The networks would have their own commentators and play-by-play crews inside the Gardens. The game video, replays and interviews were controlled outside on Wood Street by an army of technicians flipping switches inside the large mobile studios. On warmer nights usually in the fall or spring you could glance inside through an open door and view the mission control like atmosphere.
The majority of times I went to the Gardens I entered through the Wood Street west entrance after my fifteen minute walk from the free Queen's Park press gallery parking lot. For me the Wood Street west doors were by far the easiest, fastest and less crowded way to enter the Gardens.
Once inside the only escalators were narrow, crowded and were only easily accessible for fans entering through the main entrance on Carlton Street. I would have had to walk down the length of the Gardens while weaving my way through the gold section cramped and crowded corridor. The very narrow corridor was always crowded with fans just milling about. Many first time visitors would be staring up at all the old vintage black and white photos on the walls. I would then have to slowly inch my way onto two single step skinny escalators and be slowly transported up to the grey sections. This little jaunt would easily add at least ten minutes before I could expect to be in my seat or close to it. Instead I always ran up the six flights of stairs just inside the Wood Street west doors. I never walked; I always ran taking two and sometimes three steps at a time.
On many occasions I clocked the time from when I entered the Gardens until I was actually at my seat. On a good night it would take me less than a minute. I always thought of my climb up the wide grey concrete staircases to my grey seat at the Gardens as my own little stairway to heaven.
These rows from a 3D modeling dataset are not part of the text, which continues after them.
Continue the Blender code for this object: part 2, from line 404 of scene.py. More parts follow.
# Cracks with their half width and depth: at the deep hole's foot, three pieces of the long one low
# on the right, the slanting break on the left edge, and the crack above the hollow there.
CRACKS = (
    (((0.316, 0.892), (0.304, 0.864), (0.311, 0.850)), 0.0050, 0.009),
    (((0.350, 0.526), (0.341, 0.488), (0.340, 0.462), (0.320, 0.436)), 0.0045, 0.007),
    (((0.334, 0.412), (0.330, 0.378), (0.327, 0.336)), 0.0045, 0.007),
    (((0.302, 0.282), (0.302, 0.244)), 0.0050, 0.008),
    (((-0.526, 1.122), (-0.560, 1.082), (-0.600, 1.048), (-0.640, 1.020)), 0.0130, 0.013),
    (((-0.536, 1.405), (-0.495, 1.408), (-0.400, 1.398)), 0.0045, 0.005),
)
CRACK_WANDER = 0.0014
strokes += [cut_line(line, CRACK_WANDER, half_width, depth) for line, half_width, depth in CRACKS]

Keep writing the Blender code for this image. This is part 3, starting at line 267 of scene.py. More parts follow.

My heart would be pounding once I reached my seat and depending on the time when I arrived, I would always try to catch most of the pregame skate.
I loved watching the pregame warmups with the rock music blaring. It always fascinated me watching how effortlessly the players seemed to shoot the puck. I always said that if I was ever granted three wishes from a genie inside a bottle, one of my wishes would be to shoot a puck like the pros. Players shooting pucks at the same time past the hapless goalie standing in the net like a pylon. Many pucks would hit the crossbars and deflect into the seats at either end only to be scooped up by young fans eager for a real game memento. Kids standing around the benches would be leaning over the boards trying to catch a player’s attention hoping to get as many signatures as possible on their replica white home jerseys.
Seriously, on many nights the pregame warmups were far more entertaining than the actual game itself.
Once the horn blew the players gradually exited to their dressing rooms. A crew would come out and pick up the pucks and scrape along the dashers at the bottom of the boards while the Zamboni would flood the ice before the game. At this time I would usually go back out into the corridor to buy a coffee which was at its freshest prior to the game. Long-time fans knew never to buy a Gardens hot dog until well into the first intermission. Rumour had it that any hot dogs that were not sold from a previous game or event were just heated up again and sold early at the next home game.
The northwest stairwells also provided me the opportunity to watch Don Cherry on Coaches Corner during the first intermission on Saturday nights. I would run down the stairs to the main level and watch the little television suspended from the ceiling just inside the Wood Street west doors. By far this area was the least crowded spot to watch Coaches Corner at the Gardens. Other than watching Coaches Corner, I never really made any effort to watch the intermissions even though there were televisions on all the levels. The corridors were just too crowded, noisy and there would be so many fans just trying to get into the washrooms. Guys lucky enough just to walk in take a quick piss then walk out. Women unlucky to be waiting in a line up stretching well into the corridor sometime lasting the complete fifteen minute intermission.
There would be so many fans trying to watch the intermissions with their heads kinked awkwardly upward glaring at the small television sets. Only those who stood right under the televisions were able to hear anything. There would be other fans lining up to use the payphones stationed right under the televisions. All would have the phone in one ear and a finger in the other ear struggling to hear anything on the other end.
Concession line ups were always long with workers using scraps of cardboard to tally up totals. I never saw a cash register or even a calculator to make their jobs a little easier. After decades the Ontario laws were finally changed and the Gardens was now able to sell beer and glasses of wine during the games. Naturally that just added to the congestion as the mobile beer carts were strategically positioned in the already crowded corridors.
For me, intermissions at the Gardens were best spent just sitting in my seat and standing up for an occasional stretch. I would be listening to the Gardens organist Jimmy Holmstrom and talking with whoever was sitting beside me in seat seven that night.
After the games, I always walked down my stairway to heaven and out the same Wood Street west doors that I had entered. I always walked right across the street to avoid being hit by a water balloon. Water balloons would occasionally be thrown by guests from the balconies of the Carlton Inn right beside the Gardens. Although water balloons were not a real threat it happened maybe a handful of times over the years, but I do remember being hit just once and I got soaking wet.
For that reason, I always crossed Wood Street once I walked outside the Gardens and I always ran up my stairway to heaven when I walked inside the Gardens.